Abeed H. Chowdhury , PhD, MRCS ∗ , Kathryn Murray , PhD † , Caroline L. Hoad , PhD † , Carolyn Costigan , MSc † , Luca Marciani , PhD ∗ , Ian A. Macdonald , PhD ‡ , Timothy E. Bowling , MD, FRCP § , Dileep N. Lobo , DM, FRCS, FACS, FRCPE ∗
08 February 2016
We aimed to demonstrate the effect of continuous or bolus nasogastric feeding on gastric emptying, small bowel water content, and splanchnic blood flow measured by magnetic resonance imaging (MRI) in the context of changes in plasma gastrointestinal hormone secretion.
Nasogastric/nasoenteral tube feeding is often complicated by diarrhea but the contribution of feeding strategy to the etiology is unclear.
Twelve healthy adult male participants who underwent nasogastric intubation before a baseline MRI scan, received 400 mL of Resource Energy (Nestle) as a bolus over 5 minutes or continuously over 4 hours via pump in this randomized crossover study. Changes in gastric volume, small bowel water content, and superior mesenteric artery blood flow and velocity were measured over 4 hours using MRI and blood glucose and plasma concentrations of insulin, peptide YY, and ghrelin were assayed every 30 minutes.
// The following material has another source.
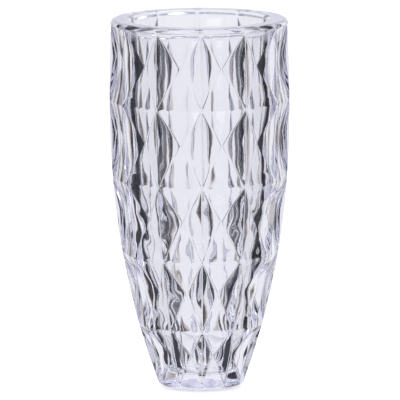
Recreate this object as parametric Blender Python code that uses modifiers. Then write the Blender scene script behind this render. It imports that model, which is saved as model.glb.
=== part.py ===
"""Cut crystal vase, a single body of clear crystal with a heavy foot.

Twelve ridges run up the outside and four lines ring it, which makes five tiers of cells.
Each cell is sunk to one point, so its facets slope down to that point and a row of
diamonds stands out along every ridge.  The rim, the foot and the cavity are turned round.
Metres, +Z up, with the origin at the centre of the foot.
"""

import math

import bmesh
import bpy
from mathutils import Vector

NAME = "cut_crystal_vase"

# Driving dimensions, in metres
HEIGHT = 0.305
RIM_RADIUS = 0.0728            # the round band above the cells
TOP_RIDGE_RADIUS = 0.0724      # the ridges just under it
BELLY_RADIUS = 0.0742          # where the ridges stand out furthest
BELLY_HEIGHT = 0.245
FOOT_RIDGE_RADIUS = 0.0339     # the ridge line carried on down to the table
TAPER_POWER = 2.3              # how the ridge line turns in below the belly
RIM_POWER = 1.2                # and above it
RIDGES = 12
TIER_LINES = (0.005, 0.0526, 0.112, 0.174, 0.238, 0.3002)
SINK_HEIGHT = 0.53             # where a cell is deepest, as a share of its tier's height
SINK_DEPTH = 0.0094            # how far that point lies inside the ridge line
RIM_ROUND = 0.0035
MOUTH_ROUND = 0.003
FOOT_ROUND = 0.011
FOOT_SLOPE = 21.0              # degrees that the sides lean out where they meet the foot
FLARE_HEIGHT = 0.002           # the cells run out into the round band over this height
MOUTH_RADIUS = 0.057
FLOOR_HEIGHT = 0.013
FLOOR_RADIUS = 0.026           # the cavity wall carried on down to the floor
FLOOR_ROUND = 0.009
CAVITY_POWER = 2.8             # how the cavity wall closes in towards the floor
TURNED_STEPS = 72
ARC_STEPS = 4
WALL_STEPS = 7
OVERRUN = 0.004                # how far a cutter runs past what it cuts
CRYSTAL_IOR = 1.54


def ridge_radius(z):
    """Radius of the ridges at a height."""
    if z < BELLY_HEIGHT:
        drop = (BELLY_HEIGHT - z) / BELLY_HEIGHT
        return BELLY_RADIUS - (BELLY_RADIUS - FOOT_RIDGE_RADIUS) * drop ** TAPER_POWER
    rise = (z - BELLY_HEIGHT) / (HEIGHT - BELLY_HEIGHT)
    return BELLY_RADIUS - (BELLY_RADIUS - TOP_RIDGE_RADIUS) * rise ** RIM_POWER


def cavity_radius(z):
    """Radius of the cavity wall, widest at the mouth so that the press could draw out."""
    depth = (HEIGHT - z) / (HEIGHT - FLOOR_HEIGHT)
    return MOUTH_RADIUS - (MOUTH_RADIUS - FLOOR_RADIUS) * depth ** CAVITY_POWER


def arc(centre_x, centre_z, radius, start, end):
    """Points of an arc in the XZ plane, with its angles in degrees from +X."""
    angles = [math.radians(start + (end - start) * i / ARC_STEPS) for i in range(ARC_STEPS + 1)]
    return [(centre_x + radius * math.cos(a), centre_z + radius * math.sin(a)) for a in angles]


def clear_scene():
    for existing in list(bpy.data.objects):
        bpy.data.objects.remove(existing, do_unlink=True)


def new_collection(name):
    collection = bpy.data.collections.new(name)
    bpy.context.scene.collection.children.link(collection)
    return collection


def crystal_material():
    material = bpy.data.materials.new("clear_crystal")
    material.use_nodes = True
    shader = material.node_tree.nodes["Principled BSDF"]
    shader.inputs["Base Color"].default_value = (0.93, 0.94, 0.97, 1.0)
    shader.inputs["Metallic"].default_value = 0.0
    shader.inputs["Roughness"].default_value = 0.02
    shader.inputs["IOR"].default_value = CRYSTAL_IOR
    shader.inputs["Transmission Weight"].default_value = 1.0
    return material


def turned_object(name, profile, collection):
    """Spin an XZ profile, listed from top to bottom down its outer side, round the axis."""
    mesh = bpy.data.meshes.new(name)
    edges = [(i, i + 1) for i in range(len(profile) - 1)]
    mesh.from_pydata([(x, 0.0, z) for x, z in profile], edges, [])
    turned = bpy.data.objects.new(name, mesh)
    collection.objects.link(turned)
    screw = turned.modifiers.new("Screw", "SCREW")
    screw.steps = TURNED_STEPS
    screw.render_steps = TURNED_STEPS
    screw.use_merge_vertices = True
    screw.merge_threshold = 0.00001
    return turned


def as_cutter(cutter):
    cutter.hide_render = True
    cutter.display_type = "WIRE"
    return cutter


def blank_profile():
    """The turned blank: rounded rim, rounded foot, and sides that clear the ridges."""
    rim = arc(RIM_RADIUS - RIM_ROUND, HEIGHT - RIM_ROUND, RIM_ROUND, 90, 0)
    side = [(ridge_radius(z) + OVERRUN, z) for z in reversed(TIER_LINES[1:-1])]
    meeting_height = FOOT_ROUND * (1.0 - math.sin(math.radians(FOOT_SLOPE)))
    foot_centre = ridge_radius(meeting_height) - FOOT_ROUND * math.cos(math.radians(FOOT_SLOPE))
    foot = arc(foot_centre, FOOT_ROUND, FOOT_ROUND, -FOOT_SLOPE, -90)
    return [(0.0, HEIGHT)] + rim + side + foot + [(0.0, 0.0)]


def cavity_profile():
    """The cavity: flared over the rounded mouth, then down the wall to the rounded floor."""
    flare = arc(MOUTH_RADIUS + MOUTH_ROUND, HEIGHT - MOUTH_ROUND, MOUTH_ROUND, 90, 180)
    above = [(0.0, HEIGHT + OVERRUN), (MOUTH_RADIUS + MOUTH_ROUND, HEIGHT + OVERRUN)]
    top = HEIGHT - MOUTH_ROUND
    bottom = FLOOR_HEIGHT + FLOOR_ROUND
    heights = [top + (bottom - top) * i / WALL_STEPS for i in range(1, WALL_STEPS)]
    wall = [(cavity_radius(z), z) for z in heights]
    floor = arc(cavity_radius(bottom) - FLOOR_ROUND, bottom, FLOOR_ROUND, 0, -90)
    return above + flare + wall + floor + [(0.0, FLOOR_HEIGHT)]


def raise_ring(bm, ring, z, radius):
    """Extrude a ring of edges up to a new height and radius; return it and the new faces."""
    extruded = bmesh.ops.extrude_edge_only(bm, edges=ring)["geom"]
    for item in extruded:
        if isinstance(item, bmesh.types.BMVert):
            across = item.co.xy.normalized() * radius
            item.co = Vector((across.x, across.y, z))
    edges = [item for item in extruded if isinstance(item, bmesh.types.BMEdge)]
    faces = [item for item in extruded if isinstance(item, bmesh.types.BMFace)]
    return edges, faces


def bow_ridges(bm, sides):
    """Give each ridge of a tier a middle point on the curved ridge line."""
    upright = {edge for face in sides for edge in face.edges
               if abs(edge.verts[0].co.z - edge.verts[1].co.z) > OVERRUN}
    for edge in upright:
        middle = bmesh.utils.edge_split(edge, edge.verts[0], 0.5)[1]
        middle.co.xy = middle.co.xy.normalized() * ridge_radius(middle.co.z)


def sink_cells(bm, sides, lower, upper):
    """Poke the cells of a tier, and push each new point in towards the axis."""
    for point in bmesh.ops.poke(bm, faces=sides)["verts"]:
        z = lower + SINK_HEIGHT * (upper - lower)
        across = point.co.xy.normalized() * (ridge_radius(z) - SINK_DEPTH)
        point.co = Vector((across.x, across.y, z))


def cut_outside():
    """The twelve-sided outside with its tiers of sunk cells, longer than the vase."""
    bm = bmesh.new()
    foot_radius = ridge_radius(TIER_LINES[0])
    bmesh.ops.create_circle(bm, cap_ends=True, segments=RIDGES, radius=foot_radius)
    bmesh.ops.translate(bm, verts=bm.verts, vec=(0.0, 0.0, -OVERRUN))
    ring, _ = raise_ring(bm, list(bm.edges), TIER_LINES[0], foot_radius)
    for lower, upper in zip(TIER_LINES, TIER_LINES[1:]):
        ring, cells = raise_ring(bm, ring, upper, ridge_radius(upper))
        bow_ridges(bm, cells)
        sink_cells(bm, cells, lower, upper)
    round_radius = RIM_RADIUS / math.cos(math.pi / RIDGES) + RIM_ROUND
    ring, _ = raise_ring(bm, ring, TIER_LINES[-1] + FLARE_HEIGHT, round_radius)
    ring, _ = raise_ring(bm, ring, HEIGHT + OVERRUN, round_radius)
    bmesh.ops.contextual_create(bm, geom=ring)
    bmesh.ops.recalc_face_normals(bm, faces=bm.faces)
    mesh = bpy.data.meshes.new("vase_body")
    bm.to_mesh(mesh)
    bm.free()
    return mesh


def add_boolean(target, cutter, operation):
    boolean = target.modifiers.new(cutter.name, "BOOLEAN")
    boolean.operation = operation
    boolean.object = cutter


def main():
    clear_scene()
    parts = new_collection(NAME)
    cutters = new_collection(NAME + "_cutters")
    body = bpy.data.objects.new("vase_body", cut_outside())
    parts.objects.link(body)
    body.data.materials.append(crystal_material())
    blank = as_cutter(turned_object("blank", blank_profile(), cutters))
    cavity = as_cutter(turned_object("cavity", cavity_profile(), cutters))
    add_boolean(body, blank, "INTERSECT")
    add_boolean(body, cavity, "DIFFERENCE")


main()
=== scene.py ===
import math

import bmesh
import bpy
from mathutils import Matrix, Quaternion, Vector, noise


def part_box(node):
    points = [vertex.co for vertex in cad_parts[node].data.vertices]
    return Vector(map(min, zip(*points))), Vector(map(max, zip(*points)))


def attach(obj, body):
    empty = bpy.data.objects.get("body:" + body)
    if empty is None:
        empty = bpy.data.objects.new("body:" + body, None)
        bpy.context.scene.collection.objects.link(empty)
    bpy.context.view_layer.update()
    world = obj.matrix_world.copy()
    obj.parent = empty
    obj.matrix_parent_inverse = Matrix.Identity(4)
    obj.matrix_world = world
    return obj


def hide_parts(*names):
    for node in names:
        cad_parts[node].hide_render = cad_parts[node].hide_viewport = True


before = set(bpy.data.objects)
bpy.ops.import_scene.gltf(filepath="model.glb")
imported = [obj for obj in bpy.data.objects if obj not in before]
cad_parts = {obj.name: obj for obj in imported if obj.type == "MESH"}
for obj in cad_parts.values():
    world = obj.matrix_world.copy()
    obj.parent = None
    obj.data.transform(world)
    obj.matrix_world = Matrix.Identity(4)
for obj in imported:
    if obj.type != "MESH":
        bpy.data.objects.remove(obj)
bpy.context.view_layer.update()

NODE = "vase_body"
low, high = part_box(NODE)

# The vase's sizes in metres, as in the CAD.  Its height and belly come from the frame.
HEIGHT = high[2] - low[2]
BELLY_RADIUS = (high[0] - low[0]) / 2.0
BELLY_HEIGHT = 0.245
RIM_RADIUS = 0.0728
TOP_RIDGE_RADIUS = 0.0724
FOOT_RIDGE_RADIUS = 0.0339
TAPER_POWER = 2.3
RIM_POWER = 1.2
RIDGES = 12
TIER_LINES = (0.005, 0.0526, 0.112, 0.174, 0.238, 0.3002)
SINK_HEIGHT = 0.53
SINK_DEPTH = 0.0094
RIM_ROUND = 0.0035
MOUTH_ROUND = 0.003
FOOT_ROUND = 0.011
FOOT_SLOPE = 21.0
FLARE_HEIGHT = 0.002
MOUTH_RADIUS = 0.057
FLOOR_HEIGHT = 0.013
FLOOR_RADIUS = 0.026
FLOOR_ROUND = 0.009
CAVITY_POWER = 2.8
OVERRUN = 0.004

# What the real glass adds to the CAD: facets a little hollow, edges softened by the fire
# polish, and an inner wall that sank unevenly as it cooled.
SIDE_HOLLOW = 0.0004           # the facets either side of a ridge, at their middle
FLAT_HOLLOW = 0.0003           # the facets above and below a sunk point
HOLLOW_TAPER = 2.0             # how fast the hollows get shallower as the vase narrows
HOLLOW_CENTRE = 0.001          # keeps the sunk point itself from dividing by nothing
EDGE_WIDTH = 0.0009
EDGE_SEGMENTS = 3
EDGE_ANGLE = 6.0               # degrees; flatter edges are not softened
WALL_BACK = 0.0003             # the inner wall as a whole
RIDGE_SINK = 0.0001            # more behind each ridge
TIER_SINK = 0.0005             # more behind each tier line
WALL_WAVE = 0.0004             # its unevenness
LOW_WAVE = 0.0014              # more of that lower down, where the glass cooled last
LOW_WAVE_TOP = 0.20
LOW_WAVE_FADE = 0.05
WAVE_WIDTH = 0.020
WAVE_HEIGHT = 0.010
RIPPLE_SHARE = 0.35            # smaller ripples on the waves
RIPPLE_SIZE = 0.009
CALM_RIM = 0.006               # the wall is even down to here below the rim
CALM_FADE = 0.010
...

Bolus nasogastric feeding led to significant elevations in gastric volume ( P < 0.0001), superior mesenteric artery blood flow ( P < 0.0001), and velocity ( P = 0.0011) compared with continuous feeding. Both types of feeding reduced small bowel water content, although there was an increase in small bowel water content with bolus feeding after 90 minutes ( P < 0.0068). Similarly, both types of feeding led to a fall in plasma ghrelin concentration although this fall was greater with bolus feeding ( P < 0.0001). Bolus feeding also led to an increase in concentrations of insulin ( P = 0.0024) and peptide YY ( P < 0.0001), not seen with continuous feeding.